## [WORK INSTRUCTIONS]
Exactly the lines from the start of the data through the line containing "the knot, mm" should be output, with both ends kept and nothing added.

## [GIVEN DATA]
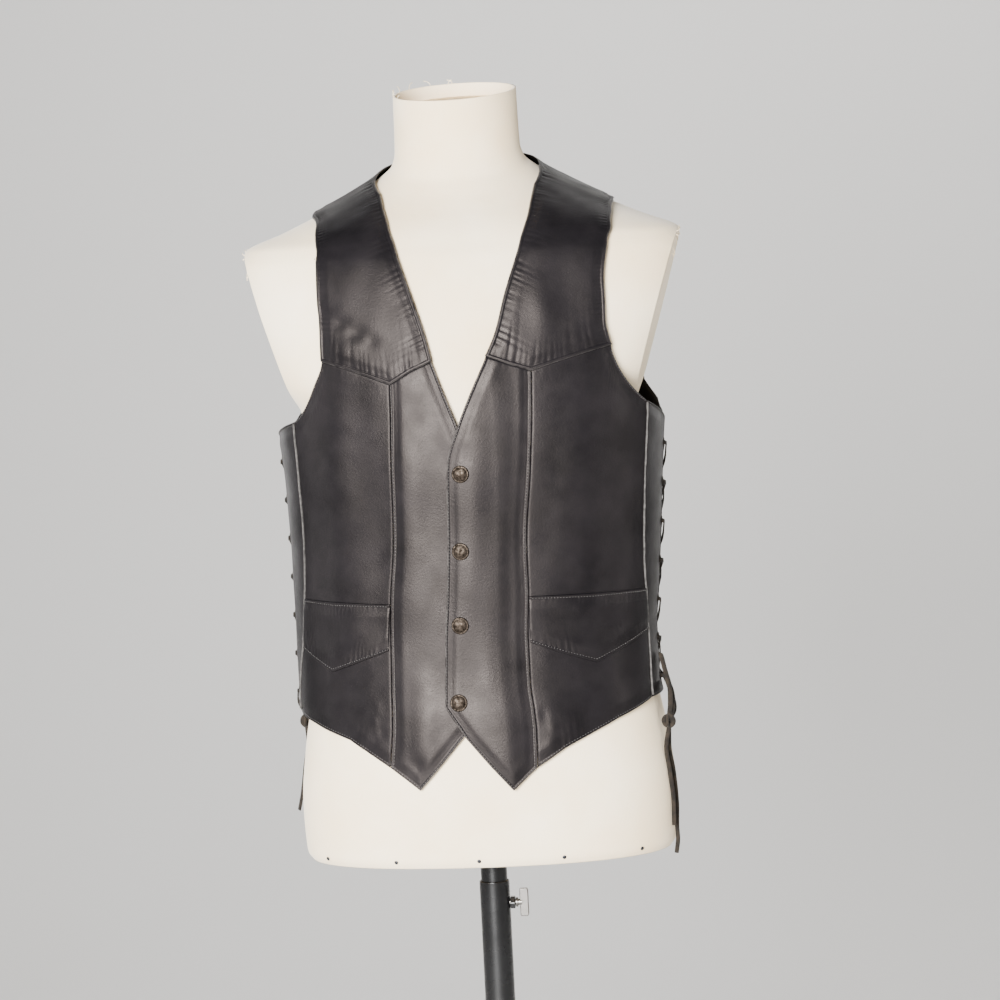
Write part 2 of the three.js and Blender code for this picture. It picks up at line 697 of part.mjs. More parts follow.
// The lace's free ends hang from the knots: [level, angle, distance from the form]
const TAILS = {
  left: [
    [[868, 80, 3.5], [850, 81, 3], [817, 82, 3], [795, 82, 3], [785, 82.5, 4], [769, 84, 6]],
    [[872, 77.5, 3.5], [852, 77.5, 3], [825, 78.5, 3], [798, 79, 3.2]],
  ],
  right: [
    [[880, -97.4, 5.5], [859, -97, 6.5], [832, -97, 9], [816, -97.5, 14]],
    [[880, -100.6, 5], [858, -102, 5], [833, -103, 6], [810, -104, 8]],
  ],
};
const TAIL_START = { spread: 1.4, drop: 5.3 }; // from the middle of the knot, mm

function knotPlace(side) {
  const { knot } = FRONTS[side];
  return onVest(knot.level, knot.angle, KNOT.standoff);
}

function buildTails(side) {
  const { turn } = FRONTS[side];
  TAILS[side].forEach((rows, i) => {
    const start = knotPlace(side).sub(new THREE.Vector3(0, 0, TAIL_START.drop));
    start.y += TAIL_START.spread * (i === 0 ? 1 : -1) * turn;
    const points = rows.map(([level, angle, height]) => onForm(level, angle, height));
    add(`${side}_lace_tail_${i + 1}`, strand([start, ...points], 10, 8), 'thong');
  });
}

// Dress form: a thin padded shell, closed by a board below, plates at the arms and a neck cap
const FORM_LEVELS = [FORM_BOTTOM, FORM_BOTTOM + 8, 820, 880, 930, 975, 1030, 1085, 1150, 1190, 1206,
  1218, 1232, 1260, 1300, 1330, 1350, 1363, 1371, 1380, 1392, 1406, 1420, 1431, 1445, FORM_TOP];

const [BOARD_LOW, CAP_LOW] = [FORM_BOTTOM + 5, FORM_TOP - 17];
const HOLLOW_LEVELS = [FORM_BOTTOM - 10, BOARD_LOW, BOARD_LOW + BOARD, 930, 1030, 1150, 1200, 1218, 1260,
  1330, 1363, 1380, 1406, 1431, CAP_LOW, CAP_LOW + PLATE, FORM_TOP + 8];
const [SHELL_COLUMNS, HOLLOW_COLUMNS] = [30, 20];
const ARM_BLOCK = { beyond: 70, deep: 320, thick: 90 }; // cuts off all that is outside an arm cut

function formRing(level, inset, columns) {
  const { width, front, back, ...others } = FORM(level);
  const smaller = { width: width - inset, front: front - inset, back: back - inset, ...others };
  return Array.from(
    { length: columns },
    (_, i) => ringPoint(() => smaller, level, (i * 360) / columns),
  );
}

function formSolid(levels, inset, columns) {
  return toSolid(loft(levels.map((level) => formRing(level, inset, columns))));
}

// The slab between two distances outside the plane that cuts off an arm, from its foot up
function armSlab(turn, from, to) {
  const foot = new THREE.Vector3(turn * ARM_CUT_FOOT.x, 0, ARM_CUT_FOOT.z);
  const run = new THREE.Vector3(turn * ARM_CUT_TOP.x, 0, ARM_CUT_TOP.z).sub(foot);
  const length = run.length() + ARM_BLOCK.beyond;
  run.normalize();
  const away = new THREE.Vector3(run.z * turn, 0, -run.x * turn);
  const slab = new THREE.BoxGeometry(length, ARM_BLOCK.deep, to - from);
  const middle = foot.addScaledVector(run, length / 2).addScaledVector(away, (from + to) / 2);
  return toSolid(aim(slab, away, middle));
}

function buildForm() {
  const hollow = formSolid(HOLLOW_LEVELS, SHELL, HOLLOW_COLUMNS);
  const core = formSolid(HOLLOW_LEVELS, SHELL + GAP, HOLLOW_COLUMNS);
  let shell = formSolid(FORM_LEVELS, 0, SHELL_COLUMNS).subtract(hollow);
  for (const side of ['right', 'left']) {
    const { turn } = FRONTS[side];
    shell = shell.subtract(armSlab(turn, 0, ARM_BLOCK.thick));
    add(`${side}_arm_plate`, toGeometry(core.intersect(armSlab(turn, -PLATE, 0))), 'cotton');
  }
  add('form_shell', toGeometry(shell), 'cotton');
  const cap = formSolid([CAP_LOW, CAP_LOW + PLATE], SHELL + GAP, HOLLOW_COLUMNS);
  add('neck_cap', toGeometry(cap), 'cotton');

  const board = formSolid([BOARD_LOW, BOARD_LOW + BOARD], SHELL + GAP, HOLLOW_COLUMNS);
  const bore = new THREE.CylinderGeometry(MAST_RADIUS + GAP, MAST_RADIUS + GAP, BOARD * 4, 20);
  bore.rotateX(Math.PI / 2).translate(0, 0, BOARD_LOW);
  add('base_board', toGeometry(board.subtract(toSolid(bore))), 'board');
}

// Stand: outlines are [radius, height], the paddle's is [away from the tube, up]
const SOCKET = { bore: TUBE_RADIUS + GAP, floor: 8, top: 34 };
const FOOT_OUTLINE = [
  [0, 0], [BASE_RADIUS, 0], [BASE_RADIUS, 5], [BASE_RADIUS - 4, 9], [90, 13], [34, 18], [24, 24],
  [22, SOCKET.top], [SOCKET.bore, SOCKET.top], [SOCKET.bore, SOCKET.floor], [0, SOCKET.floor],
];
const [FLANGE_LOW, FLANGE_HIGH] = [FORM_BOTTOM + 1, FORM_BOTTOM + 4.7];
const MAST = { foot: 360, top: 842, flange: 38 };
const MAST_OUTLINE = [
  [MAST_BORE, MAST.foot], [MAST_RADIUS, MAST.foot], [MAST_RADIUS, FLANGE_LOW],
  [MAST.flange, FLANGE_LOW], [MAST.flange, FLANGE_HIGH], [MAST_RADIUS, FLANGE_HIGH],
  [MAST_RADIUS, MAST.top], [MAST_BORE, MAST.top], [MAST_BORE, MAST.foot],
];
const SHANK_OUTLINE = [[0, 0], [3, 0], [3, 7], [4.6, 7.4], [4.6, 8.8], [3, 9.4], [3, 13], [0, 13]];
const PADDLE_OUTLINE = [
  [-4, -13.5], [3, -13.5], [4.2, -12], [4.2, 12], [3, 13.5], [-4, 13.5], [-4.2, 5], [-4.2, -5],
];
const PADDLE = { middle: 28, thick: 4 };
const SCREW_HOLE = { radius: 3.4, length: 30, middle: 15 };
const NUT = { radius: 6.5, length: 4.5, middle: 17.2 };

// A round bar or nut across the pole at the screw's level
function crosswise({ radius, length, middle }, sides) {
  const bar = new THREE.CylinderGeometry(radius, radius, length, sides).rotateZ(Math.PI / 2);
  return toSolid(bar.translate(middle, 0, SCREW_LEVEL));
}

function buildStand() {
  add('stand_base', turned(FOOT_OUTLINE, 32), 'enamel');
  add('mast', turned(MAST_OUTLINE, 20), 'enamel');

  const screwHole = crosswise(SCREW_HOLE, 12);
  const [bore, low] = [MAST_RADIUS + GAP, SOCKET.floor + GAP];
  const tube = [[bore, low], [TUBE_RADIUS, low], [TUBE_RADIUS, TUBE_TOP], [bore, TUBE_TOP], [bore, low]];
  add('outer_tube', toGeometry(toSolid(turned(tube, 24)).subtract(screwHole)), 'enamel');
  add('clamp_nut', toGeometry(crosswise(NUT, 6).subtract(screwHole)), 'enamel');

  const shank = turned(SHANK_OUTLINE, 12).rotateY(Math.PI / 2).translate(bore, 0, SCREW_LEVEL);
  const outline = new THREE.Shape(PADDLE_OUTLINE.map(([x, y]) => new THREE.Vector2(x, y)));
  const paddle = new THREE.ExtrudeGeometry(outline, { depth: PADDLE.thick, bevelEnabled: false });
  paddle.translate(0, 0, -PADDLE.thick / 2).rotateX(Math.PI / 2);
  paddle.translate(PADDLE.middle, 0, SCREW_LEVEL);
  add('thumb_screw', toGeometry(toSolid(shank).add(toSolid(paddle))), 'chrome');
}

for (const side of ['right', 'left']) {
  buildFront(side);
  buildEyelets(side);
  buildLace(side);
  buildTails(side);
}
buildBack();
buildSnaps();
buildForm();
buildStand();

export default object;
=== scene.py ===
import math

import bmesh
import bpy
import numpy as np
from mathutils import Matrix, Vector


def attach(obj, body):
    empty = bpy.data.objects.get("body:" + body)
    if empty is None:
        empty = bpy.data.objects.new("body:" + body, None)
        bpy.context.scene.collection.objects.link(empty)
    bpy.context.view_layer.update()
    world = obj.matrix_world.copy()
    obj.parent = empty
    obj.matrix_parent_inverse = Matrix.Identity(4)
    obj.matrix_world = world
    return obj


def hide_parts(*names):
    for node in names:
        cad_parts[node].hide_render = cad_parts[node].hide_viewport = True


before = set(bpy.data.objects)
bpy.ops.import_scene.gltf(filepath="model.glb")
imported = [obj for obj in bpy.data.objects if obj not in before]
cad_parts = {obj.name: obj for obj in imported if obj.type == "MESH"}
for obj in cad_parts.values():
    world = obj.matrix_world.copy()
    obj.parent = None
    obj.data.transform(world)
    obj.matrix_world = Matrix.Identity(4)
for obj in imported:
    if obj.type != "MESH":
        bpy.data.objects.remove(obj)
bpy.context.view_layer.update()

# The camera stands 2.6 m in front of the vest, six degrees round to the wearer's left, with
# a long lens, and is tipped a little on its side.
CAMERA_DISTANCE, CAMERA_SHIFT, VEST_MIDDLE = 2.6, 0.024, 1.111
around, above, tipped = math.radians(6), math.radians(2), math.radians(2.9)
back = Vector((math.sin(around) * math.cos(above), -math.cos(around) * math.cos(above), math.sin(above)))
right = Vector((math.cos(around), math.sin(around), 0))
up = back.cross(right)
eye = Vector((0, 0, VEST_MIDDLE)) + CAMERA_SHIFT * right + CAMERA_DISTANCE * back
tipped_right = right * math.cos(tipped) - up * math.sin(tipped)
tipped_up = right * math.sin(tipped) + up * math.cos(tipped)
camera = bpy.data.objects.new("camera", bpy.data.cameras.new("camera"))
camera.data.sensor_width = 36
camera.data.lens = 97.5
camera_turn = Matrix((tipped_right, tipped_up, back)).transposed().to_4x4()
camera.matrix_world = Matrix.Translation(eye) @ camera_turn
bpy.context.scene.collection.objects.link(camera)
bpy.context.scene.camera = camera


# A plain pale studio floor that turns up into a plain wall far behind, a large soft lamp beside
# the camera, one at each side, three behind, one for the wall and a low even fill.
def colour(code):
    parts = [int(code[i:i + 2], 16) / 255 for i in (1, 3, 5)]
    return (*[c / 12.92 if c <= 0.04045 else ((c + 0.055) / 1.055) ** 2.4 for c in parts], 1)


def add_node(tree, kind, inputs=(), **settings):
    node = tree.nodes.new("ShaderNode" + kind)
    for name, value in settings.items():
        setattr(node, name, value)
    for name, value in dict(inputs).items():
        if isinstance(value, bpy.types.NodeSocket):
            tree.links.new(value, node.inputs[name])
        else:
            node.inputs[name].default_value = value
    return node


def new_material(name, **sockets):
    material = bpy.data.materials.new(name)
    material.use_nodes = True
    tree = material.node_tree
    shader = tree.nodes["Principled BSDF"]
    for socket, value in sockets.items():
        shader.inputs[socket.replace("_", " ")].default_value = value
    return material, tree, shader


def facing(place, way):
    """Where a thing stands, and turned so that its own Z looks the given way."""
    return Matrix.Translation(place) @ way.to_track_quat("Z", "Y").to_matrix().to_4x4()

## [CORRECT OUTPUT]
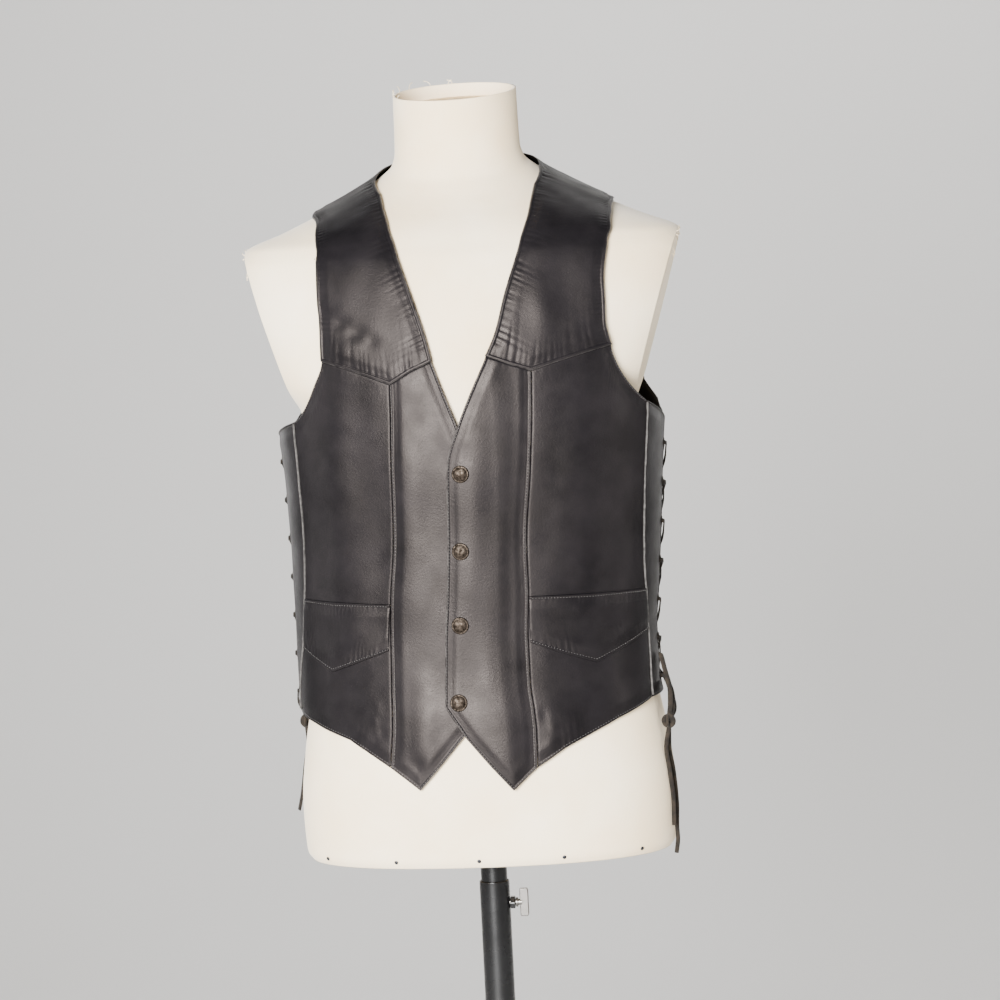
Write part 2 of the three.js and Blender code for this picture. It picks up at line 697 of part.mjs. More parts follow.
// The lace's free ends hang from the knots: [level, angle, distance from the form]
const TAILS = {
  left: [
    [[868, 80, 3.5], [850, 81, 3], [817, 82, 3], [795, 82, 3], [785, 82.5, 4], [769, 84, 6]],
    [[872, 77.5, 3.5], [852, 77.5, 3], [825, 78.5, 3], [798, 79, 3.2]],
  ],
  right: [
    [[880, -97.4, 5.5], [859, -97, 6.5], [832, -97, 9], [816, -97.5, 14]],
    [[880, -100.6, 5], [858, -102, 5], [833, -103, 6], [810, -104, 8]],
  ],
};
const TAIL_START = { spread: 1.4, drop: 5.3 }; // from the middle of the knot, mm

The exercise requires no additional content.